Именно этим поиском основных принципов развития интеллекта занялись Пейперт и его сотрудники, изучавшие проблему искусственного интеллекта в Массачусетском технологическом институте.
Исходя из представления о том, что мы выучиваем больше и лучше, если сами кого-то учим, эти исследователи выдвинули систему, в которой детям предлагается заставлять компьютер что-либо «делать», задавая ему соответствующую программу. Таким образом, компьютер используется для выработки у детей привычки мыслить. По мнению этих ученых, истинная революция в педагогике состоит не в том, чтобы заменить преподавателей вычислительными машинами. Напротив, компьютеры должны помогать преподавателям открывать новые пути обучения, позволяющие детям самим развивать свои умственные способности в ритме, диктуемом критическими периодами. Компьютер можно также широко использовать для решения проблем, с которыми ребенок сталкивается в повседневной жизни.
Рис. 9.14. Благодаря появлению компьютеров в школе дети стали «учиться обучать».
Пейперт и его группа разработали очень простой язык программирования — Лого.

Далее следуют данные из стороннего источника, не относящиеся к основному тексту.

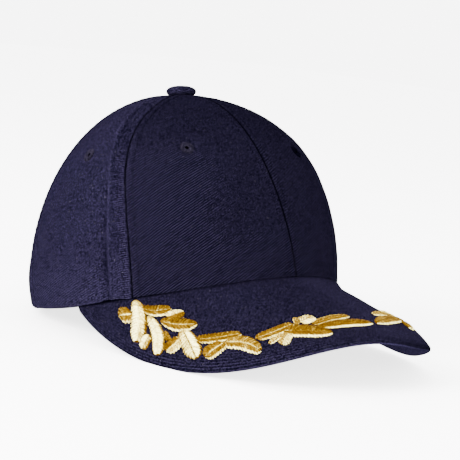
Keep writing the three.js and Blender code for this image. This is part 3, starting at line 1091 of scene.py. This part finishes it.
def makePeakSkin(name, topRise, bottomRise, isTop, finish, inset):
    t = np.linspace(-1, 1, peakCloth["columns"] + 1)
    angle = (peak["halfAngle"] * np.sin(math.pi / 2 * t))[:, None]
    s = np.linspace(0, 1, peakCloth["rows"] + 1)[None, :]
    s = s + 0.65 * np.sin(math.pi * s) / math.pi
    reach = np.maximum(peakReach(angle), 3) - inset
    out = peak["start"] + (reach - peak["start"]) * np.minimum(s, 1)
    angle = angle + 0 * out
    rim = reach - out
    root = np.maximum(out, 0)
    fall = rolledEdge(peakCloth["rimRoll"] if isTop else peakCloth["underRoll"], rim)
    wave = peakCloth["wave"] * ripple(77, angle * 1.7, out, 34) * smoothStep(0, 12, np.minimum(rim, root))
    if isTop:
        top = topRise - np.minimum(fall, topRise - bottomRise - 0.25) + wave
        bottom = bottomRise + 0 * out
    else:
        top = topRise + 0 * out
        bottom = bottomRise + np.minimum(fall, topRise - bottomRise - 0.25) - wave
    upper = peakShown(angle, out, top)
    lower = peakShown(angle, out, bottom)
    # the ribs follow the rim, which is cut on the curve
    alongRim = alongRows(peakAt(angle, reach).transpose(1, 0, 2))[0][:, None]
    uv = np.stack([alongRim + 0 * out, rim], -1)
    # painted shade where the peak goes in under the crown, and a painted dark line along the rim on the far side
    paintedShade = np.maximum(np.clip(1.15 - root / 0.8, 0, 1), 0.5 * bell(rim, 0.9) * smoothStep(-5, 15, angle))
    ticks = 0.8 * bell(angle - 2, 16) * smoothStep(38, 52, out) * isTop
    ribs = 0.03 + 0.55 * np.exp(-rim / 8) * smoothStep(-8, -28, angle)
    # the light line along the rim is partly edge wear and partly a painted highlight, and the top is painted
    # lighter inside the rim, as light the key doesn't give it; both only on the far side of the peak
    worn = 0.2 * bell(rim - 0.5, 0.5) + 0.75 * isTop * smoothStep(0.5, 5, rim)
    worn = smoothStep(-12, 8, angle) * worn
    numbers = {"paintedShade": paintedShade, "ribsShown": ribs, "ticksShown": ticks, "worn": worn}
    # the angle runs the other way round than the faces do
    points = np.concatenate([upper[::-1].reshape(-1, 3), lower[::-1].reshape(-1, 3)])
    made = pieceFrom(name + "_cloth", points, shellFaces(*upper.shape[:2]),
                     {key: forBothSkins(values[::-1]) for key, values in numbers.items()}, forBothSkins(uv[::-1]))
    made.data.materials.append(finish)
    settle(made, name)
    shown = upper if isTop else lower
    # rough: straight extents, made longer for the curve of the peak from back to front only
    declareSheet(made, np.ptp(shown[..., 0]), np.ptp(shown[..., 1]) * peakCloth["curveShare"], areaOf(shown))


makePeakSkin("peak_upper", peak["topRise"], peak["middleRise"], True, peakTwill, 0.0)
makePeakSkin("peak_under", peak["middleRise"] - peak["gap"], peak["underDrop"], False, underTwill,
             peakCloth["rimInset"])

# The line of stitches where the peak is sewn under the crown.
t = np.linspace(-80, 80, 260)
joinPath = peakShown(t, 0.55 + 0 * t, 0.45 + 0 * t)
joinOut = turnedOnly(-outwardOf(peakAt, t, 1 + 0 * t))
peakStitches = pathsObject("peak_join_stitches", [joinPath], [joinOut])
grow(peakStitches, stitchRow, {"Pitch": 2.5, "Length": 1.9, "Thickness": 0.5, "Arch": 0.15},
     {"Sway": 0.1, "Seed": 5, "Thread": navyThread})
settle(peakStitches)
print("peak made")

gold = {
    "step": 0.38,
    "girth": 0.225,
    "ridge": 0.6,
    "slant": 0.55,
    "leafPoint": 0.12,
    "teeth": 0.20,
    "tooth": 1.7,
    # shares from the rib to the edge: the points of one thread, and where its tone changes
    "along": (0.0, 0.10, 0.24, 0.70, 0.88, 1.0),
    "toneAt": (0.0, 0.03, 0.12, 0.74, 0.88, 1.0),
    # the threads of the left branch are painted paler, as painted highlight
    "leftPaler": 0.12,
}
leafTable = [
    # name, angle, out, tip angle, tip out, wide, bow, blunt, then how pale the threads are on the first lobe and
    # its rim, along the rib, and on the second lobe and its rim: the paleness is painted highlight, where the
    # metal threads would glint in the key light
    ("lobe", 65.0, 9.0, 69.6, 8.4, 8.8, 0.0, 0.8, (0.50, 0.85, 0.97, 0.38, 0.35)),
    ("long outer", 61.1, 1.7, 67.6, 24.7, 8.3, -1.3, 0.9, (0.76, 0.30, 0.92, 0.96, 0.78)),
    ("short outer", 62.6, 22.7, 66.7, 28.5, 4.8, 0.3, 0.8, (0.62, 0.34, 0.90, 0.95, 0.84)),
    ("long inner", 59.8, 12.2, 63.1, 34.4, 6.7, -2.4, 0.85, (0.90, 0.50, 0.95, 0.95, 0.62)),
    ("upper", 60.9, 7.3, 51.9, 10.6, 6.7, 1.2, 0.75, (0.36, 0.28, 0.66, 0.38, 0.90)),
    ("upper tip", 54.6, 15.5, 48.9, 14.9, 5.6, -0.2, 0.5, (0.80, 0.97, 0.50, 0.37, 0.42)),
    ("middle", 57.2, 16.7, 47.4, 24.3, 8.4, 1.2, 0.4, (0.36, 0.32, 0.80, 0.38, 0.95)),
    ("link", 57.5, 23.1, 57.5, 29.5, 3.2, 0.6, 0.6, (0.42, 0.38, 0.50, 0.40, 0.38)),
    ("low lobe", 54.4, 29.8, 60.1, 33.8, 6.4, -0.3, 0.85, (0.72, 0.88, 0.97, 0.36, 0.34)),
    ("wide", 52.4, 25.4, 53.3, 43.7, 9.6, -0.2, 0.6, (0.93, 0.40, 0.48, 0.84, 0.62)),
    ("ribbon", 50.5, 33.6, 38.5, 39.6, 5.9, 0.4, 0.9, (0.35, 0.32, 0.78, 0.34, 0.88)),
    ("hanging", 44.4, 41.5, 51.0, 44.7, 7.4, 0.4, 0.85, (0.40, 0.90, 0.95, 0.38, 0.40)),
    ("broad", 44.1, 41.4, 37.5, 55.0, 9.5, -3.0, 0.85, (0.50, 0.38, 0.88, 0.46, 0.96)),
    ("stem", 36.3, 46.3, 24.0, 45.2, 6.3, 0.7, 0.8, (0.35, 0.32, 0.85, 0.35, 0.86)),
    ("bud one", 29.3, 49.6, 34.3, 52.8, 2.6, -0.2, 0.8, (0.55, 0.90, 0.75, 0.62, 0.60)),
    ("bud two", 27.4, 51.0, 31.7, 57.0, 5.7, 0.5, 0.85, (0.75, 0.88, 0.80, 0.55, 0.60)),
    ("long low", 28.6, 47.9, 17.2, 61.6, 10.9, -1.0, 0.45, (0.33, 0.30, 0.46, 0.33, 0.96)),
    ("bead", 23.3, 46.9, 21.7, 40.9, 2.5, -0.1, 0.9, (0.50, 0.80, 0.60, 0.50, 0.60)),
    ("oval", 21.9, 45.6, 16.7, 45.3, 7.0, -0.4, 0.85, (0.66, 0.80, 0.55, 0.84, 0.92)),
    ("slender", 19.7, 50.4, 5.6, 50.4, 5.2, -0.9, 0.6, (0.42, 0.74, 0.62, 0.36, 0.86)),
    ("long tip", 19.4, 53.7, 0.6, 60.0, 7.4, -0.7, 0.45, (0.30, 0.28, 0.34, 0.30, 0.95)),
]


def leafWidth(share, blunt):
    fromMiddle = np.abs(2 * np.clip(share, 0, 1) - 1)
    full = (1 - fromMiddle ** (1.7 + 2.8 * blunt)) ** (1.0 - 0.55 * blunt)
    return np.maximum(full, gold["leafPoint"])


def leafPlace(row, side):
    angle, out, tipAngle, tipOut, _, bow = row[1:7]
    degree = 1.7 + 0.0045 * (out + tipOut) / 2
    run, rise = (tipAngle - angle) * degree, tipOut - out
    length = math.hypot(run, rise)

    def at(share, offset, height):
        bend = offset + bow * np.sin(math.pi * share)
        a = angle + (run * share + rise / length * bend) / degree
        o = out + rise * share - run / length * bend
        return peakShown(side * a, o, peak["topRise"] + height)
    return at, length


def leafPad(row, side):
    at, length = leafPlace(row, side)
    wide, _, blunt, pale = row[5:]
    stations = max(6, round(length / 1.6))
    share = np.linspace(0.0, 1.0, stations + 1)[:, None]
    t = np.linspace(-1, 1, 9)[None, :]
    half = wide / 2 * leafWidth(share, blunt) * 0.93
    lobes = np.sqrt(np.clip(1 - (2 * np.abs(t) - 1) ** 2, 0, 1))
    height = 0.12 + (gold["ridge"] - 0.22) * lobes * np.minimum(1, half / 2.2)
    top = at(share + 0 * t, half * t, height)
    under = at(share + 0 * t, half * t, 0 * height + 0.02)
    if side < 0:
        top, under = top[:, ::-1], under[:, ::-1]
    points = np.concatenate([top.reshape(-1, 3), under.reshape(-1, 3)])
    return points, shellFaces(top.shape[0], top.shape[1]), np.full(len(points), min(pale))


def leafThreads(row, side, dice):
    at, length = leafPlace(row, side)
    wide, _, blunt, pale = row[5:]
    paths, girths, tones = [], [], []
    count = int(length / gold["step"])
    q = np.array(gold["along"])
    for lobe in (-1, 1):
        for k in range(count + 1):
            share = 0.025 + 0.94 * (k + 0.5 * (lobe > 0)) / count
            half = wide / 2 * leafWidth(np.array(share), blunt)
            lean = gold["slant"] * half / length
            place = np.clip(share - lean * 0.6 + lean * q, -0.02, 1.02)
            halfHere = wide / 2 * leafWidth(place, blunt)
            jag = 1 + 0.04 * dice.standard_normal() + gold["teeth"] * (k * gold["step"] / gold["tooth"] % 1 - 0.5)
            offset = lobe * (0.10 + q * (halfHere * jag - 0.1))
            arch = np.sin(math.pi * q ** 0.85) ** 0.55
            height = 0.18 + gold["ridge"] * arch * min(1, half / 2.2) + 0.03 * dice.standard_normal() * arch
            height[-1] = -0.05
            paths.append(at(place, offset, height))
            girths.append(np.full(len(q), gold["girth"] * (1 + 0.16 * dice.standard_normal())))
            # painted highlight: each lobe, rim and rib gets the paleness listed for it, where the threads would
            # glint, and the left branch is painted paler still, as it catches more light
            body, edge = (pale[0], pale[1]) if lobe < 0 else (pale[3], pale[4])
            body = body + (gold["leftPaler"] if side > 0 else 0.0)
            rib = pale[2] + 0.12 * dice.standard_normal()
            shades = np.interp(q, gold["toneAt"], (rib, rib, body, body, edge, edge))
            # the painted highlight is taken off near the root, where the leaf tucks in under others and is shaded
            tuck = 0.30 * max(0.0, 1 - share / 0.22) * (shades > 0.6)
            uneven = 0.04 * dice.standard_normal() + 0.10 * dice.standard_normal(len(q))
            tones.append(np.clip(shades - tuck + uneven, 0, 1))
    return paths, girths, tones


def makeBranch(name, side, seed):
    dice = np.random.default_rng(seed)
    points, faces, toneOf = [], [], []
    paths, girths, tones = [], [], []
    start = 0
    for row in leafTable:
        p, f, tone = leafPad(row, side)
        points.append(p)
        faces += [tuple(v + start for v in face) for face in f]
        toneOf.append(tone)
        start += len(p)
        a, b, c = leafThreads(row, side, dice)
        paths += a
        girths += b
        tones += c
    pads = pieceFrom(name + "_pads", np.concatenate(points), faces, {"tone": np.concatenate(toneOf) * 0.5})
    pads.data.materials.append(goldThread)
    girths = [girth * millimetre for girth in girths]
    threads = pathsObject(name + "_threads", paths, (), {"girth": girths, "tone": tones})
    grow(threads, laidThreads, {}, {"Sides": 5, "Girth": 1.0, "Thread": goldThread})
    settle(pads, name)
    settle(threads)
    print(name, "threads", len(paths), "faces", len(threads.data.polygons))


makeBranch("embroidery_right", -1, 21)
makeBranch("embroidery_left", 1, 22)
print("embroidery made")

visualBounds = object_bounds()
plainList = lambda box: [[float(v) for v in corner] for corner in box]
{"cad": plainList(cadBounds), "visual": plainList(visualBounds)}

Кроме того, они создали различные системы, способные создавать музыку и мультипликационные фильмы, сочинять маленькие рассказы или стихи, перемещаться с помощью «робота-черепахи» в классном помещении, вычерчивать различные геометрические фигуры или передвигаться по тропинкам, предварительно обозначенным на «земле». При этом, для того чтобы правильно вести «черепаху», ребенок должен разобраться в процессе своего собственного передвижения; чтобы заставить компьютер строить правильные предложения, ему необходимо исследовать построение собственной речи; и, наконец, если он хочет создать приятную мелодию, он должен выработать у себя ясное представление о звуках и ритме.
Таким образом, создавая программы, необходимые для того, чтобы компьютер выполнял все эти задачи, ребенок должен структурировать время и пространство, полностью интегрируя смысл этих двух понятий. Сейчас уже ведутся исследования по разработке технологии, которая позволит сходным образом обучаться таким дисциплинам, как физика, биология, гуманитарные науки и, в частности, психология.